Issue: April 2010 by in Inside The Magazine, Legal

The United States Supreme Court is set to hear arguments this month about whether an employer can view an employee’s text messages. The case, Ontario v. Quon, involves a police officer who was fired after supervisors read some sexually explicit text messages on a pager provided to the officer by the city. The Supreme Court will be reviewing the ruling of the 9th Circuit Court of Appeals that, under the Fourth Amendment, “[The officer] had a reasonable expectation of privacy in the content of the text messages, and the search was unreasonable in scope.”

While the Fourth Amendment certainly applies to government employees, employees in the private sector cannot claim the same protection. However, this case is still important to private sector employees because the 9th Circuit stated that the “recently minted standard of electronic communication via e-mails, text messages, and other means opens a new frontier in Fourth Amendment jurisprudence that has been little explored.” It seems the Supreme Court is interested in exploring this new frontier and will likely spend some time comparing and contrasting private sector and government employee rights, which should lay a framework for employers to follow.

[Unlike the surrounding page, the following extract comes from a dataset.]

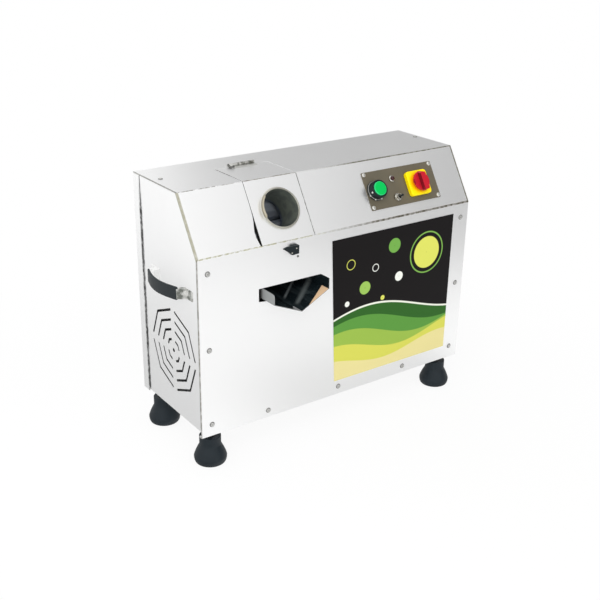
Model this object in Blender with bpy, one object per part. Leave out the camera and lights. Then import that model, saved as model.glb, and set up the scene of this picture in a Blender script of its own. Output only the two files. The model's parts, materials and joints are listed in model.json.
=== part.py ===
"""Table-top electric sugarcane juicer, built from its separate pieces.

Metres, +Z up. The front faces -Y. The origin is the middle of the bounding box, on the table.
Most pieces are written in the body frame: x from the middle, y from the front panel's face,
z from the front panel's bottom edge. The empty named machine carries that frame.
"""

import math

import bmesh
import bpy
from mathutils import Vector

for old in list(bpy.data.objects):
    bpy.data.objects.remove(old)

MM = 0.001

# Cabinet
body_width = 620 * MM
body_depth = 221 * MM
front_height = 338 * MM
slope_rise = 100 * MM
slope_run = 62.6 * MM
sheet = 1.2 * MM
gap = 0.3 * MM
side_bottom = 12 * MM
rear_bottom = 9 * MM
rear_wrap = 22 * MM
rear_seam = 3.5 * MM
flange_width = 30 * MM
front_return = 10 * MM
base_thickness = 2 * MM
base_flange = 20 * MM

# Sides of the round shapes
fine_sides = 40
medium_sides = 24
small_sides = 12
foot_sides = 20
bore_sides = 32

# Side panel vents
vent_y = 93 * MM
vent_z = 138 * MM
vent_radii = [82.5 * MM, 63 * MM, 44 * MM, 24.5 * MM]
vent_slot = 4.8 * MM
vent_rib = 9.5 * MM
vent_hole_radius = 4 * MM

# Feet
foot_height = 68 * MM
foot_top_drop = 14 * MM
foot_neck_radius = 20 * MM
foot_bulge_radius = 30.5 * MM
foot_base_radius = 26 * MM
foot_inset_x = 32.5 * MM
foot_front_y = 27 * MM
foot_rear_y = 205 * MM
stud_radius = 5 * MM
stud_nut_radius = 9 * MM
stud_nut_height = 7 * MM
stud_end = 6 * MM
stud_well = 2 * MM
foot_bulge_up = 12 * MM
foot_shoulder = 24 * MM
foot_roundness = 0.35
foot_edge = 1 * MM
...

A clear ruling that sets a standard would be a welcome relief for employers since the current standard for what an employer is allowed to do is somewhat ambiguous. For instance, the standard for monitoring employee email varies depending upon the type of communication and employer’s reason for monitoring. An employer is generally allowed to monitor an employee’s email as long as there is some legitimate business purpose such as creating records in case a dispute arises, ensuring compliance with regulatory or statutory rules, customer care, prevention of crime and security against hackers, or investigating the unauthorized use of the telecommunication system. This is a broad standard that gives the employer carte blanche when it comes to monitoring employee email. As long as the employer can assert a legitimate business purpose, then the court will allow employer monitoring of employee email.

In addition to such broad latitude within the law, many employers ask employees to sign an acknowledgement that the employee knows and approves the employer’s monitoring of electronic communication. The employee is usually asked to sign the acknowledgement at the time of hiring. Generally, these agreements will be upheld, much the same as a confidentiality or non-compete agreement.

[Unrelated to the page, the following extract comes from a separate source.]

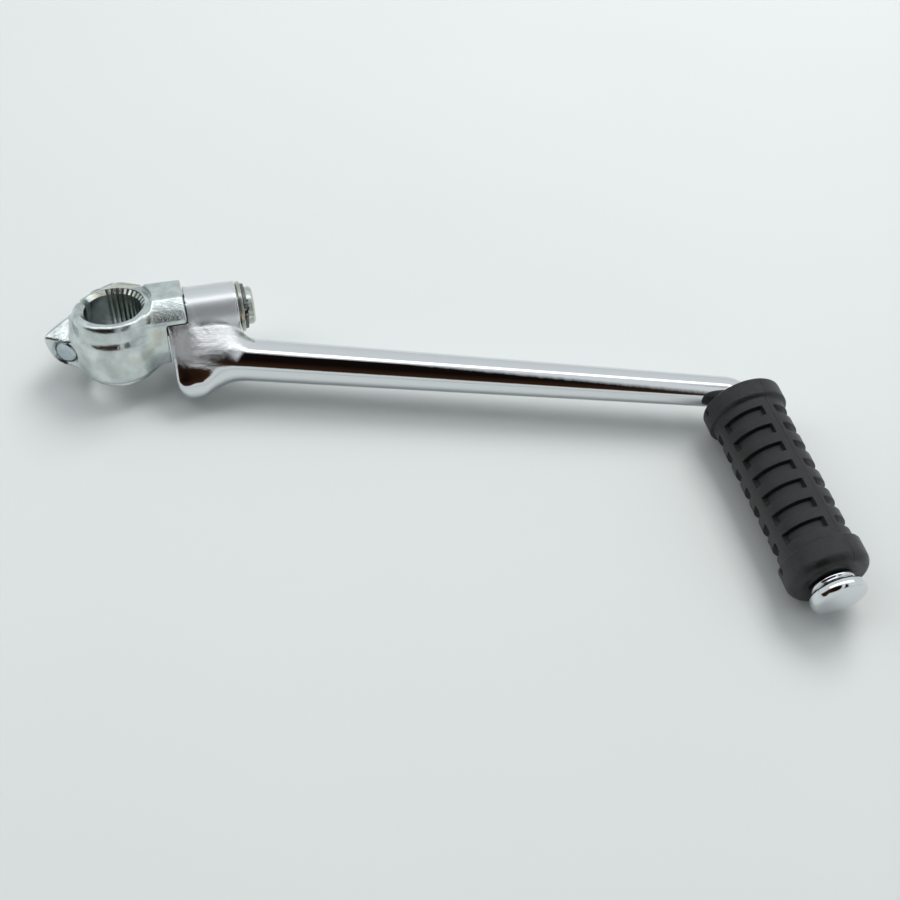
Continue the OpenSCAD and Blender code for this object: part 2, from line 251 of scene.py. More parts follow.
hubTurn = turnX(-lean)
hubShift = hubTurn @ np.array([0, 0, -hubMiddle])
slitAngle = math.radians(147)
boltOut, boltUp = 13.6, 12.0
boltTurn = hubTurn @ turnZ(slitAngle) @ turnX(math.pi / 2)
boltShift = hubTurn @ (turnZ(slitAngle) @ np.array([boltOut, 0, 0]) + np.array([0, 0, boltUp])) + hubShift
kneeTurn = turnY(math.pi / 2)
rodAngle = math.radians(-16.2)
pinAngle = math.radians(-88.2)
rodStart = np.array([30.0, -12.4, -2.1])
rodDir = np.array([math.cos(rodAngle), math.sin(rodAngle), 0])
rodLength = 179.5
bendBack = 4.36
corner = rodStart + rodDir * rodLength
pinTurn = turnZ(pinAngle) @ turnY(math.pi / 2)


# World points to the coordinates of a frame: the transposed turn applied to the point less the origin.
def into(turn, shift, x, y, z):
    x, y, z = x - shift[0], y - shift[1], z - shift[2]
    return tuple(turn[0, i] * x + turn[1, i] * y + turn[2, i] * z for i in range(3))


# Frame points out to the world.
def outOf(turn, shift, points):
    return np.asarray(points) @ turn.T + shift


print("stage: materials")


# Adds a node with its settings and the links into its inputs.
def addNode(tree, kind, settings=None, links=None, values=None):
    node = tree.nodes.new("ShaderNode" + kind)
    for k, v in (settings or {}).items():
        setattr(node, k, v)
    for k, v in (values or {}).items():
        node.inputs[k].default_value = v
    for k, v in (links or {}).items():
        tree.links.new(v, node.inputs[k])
    return node


# Noise over object coordinates: its value 0 to 1.
def noise(tree, coord, scale, detail=4, rough=0.55, distortion=0.0):
    values = {"Scale": scale, "Detail": detail, "Roughness": rough, "Distortion": distortion}
    return addNode(tree, "TexNoise", {}, {"Vector": coord}, values).outputs["Fac"]


# Ramp from one value range to another, held at the ends.
def spread(tree, value, a, b, c, d):
    values = {"From Min": a, "From Max": b, "To Min": c, "To Max": d}
    return addNode(tree, "MapRange", {"clamp": True}, {"Value": value}, values).outputs["Result"]


# Two colours mixed by a factor.
def blendColours(tree, factor, a, b):
    node = addNode(tree, "Mix", {"data_type": "RGBA"})
    tree.links.new(factor, node.inputs["Factor"])
    for socket, v in ((node.inputs[6], a), (node.inputs[7], b)):
        if isinstance(v, (list, tuple)):
            socket.default_value = v
        else:
            tree.links.new(v, socket)
    return node.outputs[2]


# Product or other plain sum of two values.
def maths(tree, operation, a, b=None):
    node = addNode(tree, "Math", {"operation": operation})
    for i, v in enumerate((a, b)):
        if v is None:
            continue
        if isinstance(v, (int, float)):
            node.inputs[i].default_value = v
        else:
            tree.links.new(v, node.inputs[i])
    return node.outputs[0]


# Starts a material: its node tree, the shader node and the object coordinates.
def begin(name, values):
    material = bpy.data.materials.new(name)
    material.use_nodes = True
    tree = material.node_tree
    shader = tree.nodes["Principled BSDF"]
    for k, v in values.items():
        shader.inputs[k].default_value = v
    coord = addNode(tree, "TexCoord").outputs["Object"]
    return material, tree, shader, coord


# Bump from a height value, of a real depth in metres.
def bump(tree, shader, height, strength, distance):
    node = addNode(tree, "Bump", {}, {"Height": height}, {"Strength": strength, "Distance": distance})
    tree.links.new(node.outputs["Normal"], shader.inputs["Normal"])


# Clear zinc plate over forged steel: pale blue grey, satin, clouded, with straw tints in patches.
def zincMaterial(name, colour, tint, tintAmount, rough):
    material, tree, shader, coord = begin(name, {"Metallic": 1.0})
    cloud = noise(tree, coord, 160, 5)
    patch = noise(tree, coord, 70, 3, 0.5, 0.6)
    fine = noise(tree, coord, 1400, 3)
    dark = [c * 0.66 for c in colour[:3]] + [1]
    base = blendColours(tree, spread(tree, cloud, 0.35, 0.7, 0, 1), dark, colour)
    base = blendColours(tree, spread(tree, patch, 0.56, 0.78, 0, tintAmount), base, tint)
    tree.links.new(base, shader.inputs["Base Color"])
    tree.links.new(spread(tree, cloud, 0.3, 0.7, rough * 1.25, rough * 0.8), shader.inputs["Roughness"])
    height = maths(tree, "ADD", maths(tree, "MULTIPLY", cloud, 1.0), maths(tree, "MULTIPLY", fine, 0.25))
    bump(tree, shader, height, 0.6, 0.0003)
    return material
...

Here’s where it starts to get complicated: Contrast the broad standard for monitoring employee email with the ruling in Van Alstyne v. Electronic Scriptorium, Ltd., a 4th Circuit Court of Appeals case. This case involved an employer accessing an employee’s personal email account. The court ruled that an employer’s unauthorized access of an employee’s personal email account violates the Stored Communications Act (SCA), and awarded the employee money damages. What is important about this case is that the employee was not required to show actual damages in order to pursue an award of punitive damages and attorney’s fees. This means that when an employer violates the SCA, they may have to pay up even if the employee suffered no financial damage.

Unfortunately for employers, the SCA is a confusing and dense body of law that only gets more complicated when it comes to text messages. Here’s why: The SCA was written in 1986, and the understanding and operation of electronic communication has changed dramatically since then. In fact, text messaging was not even contemplated or invented when the SCA was written, but it is certainly a form of electronic communication to which the SCA applies.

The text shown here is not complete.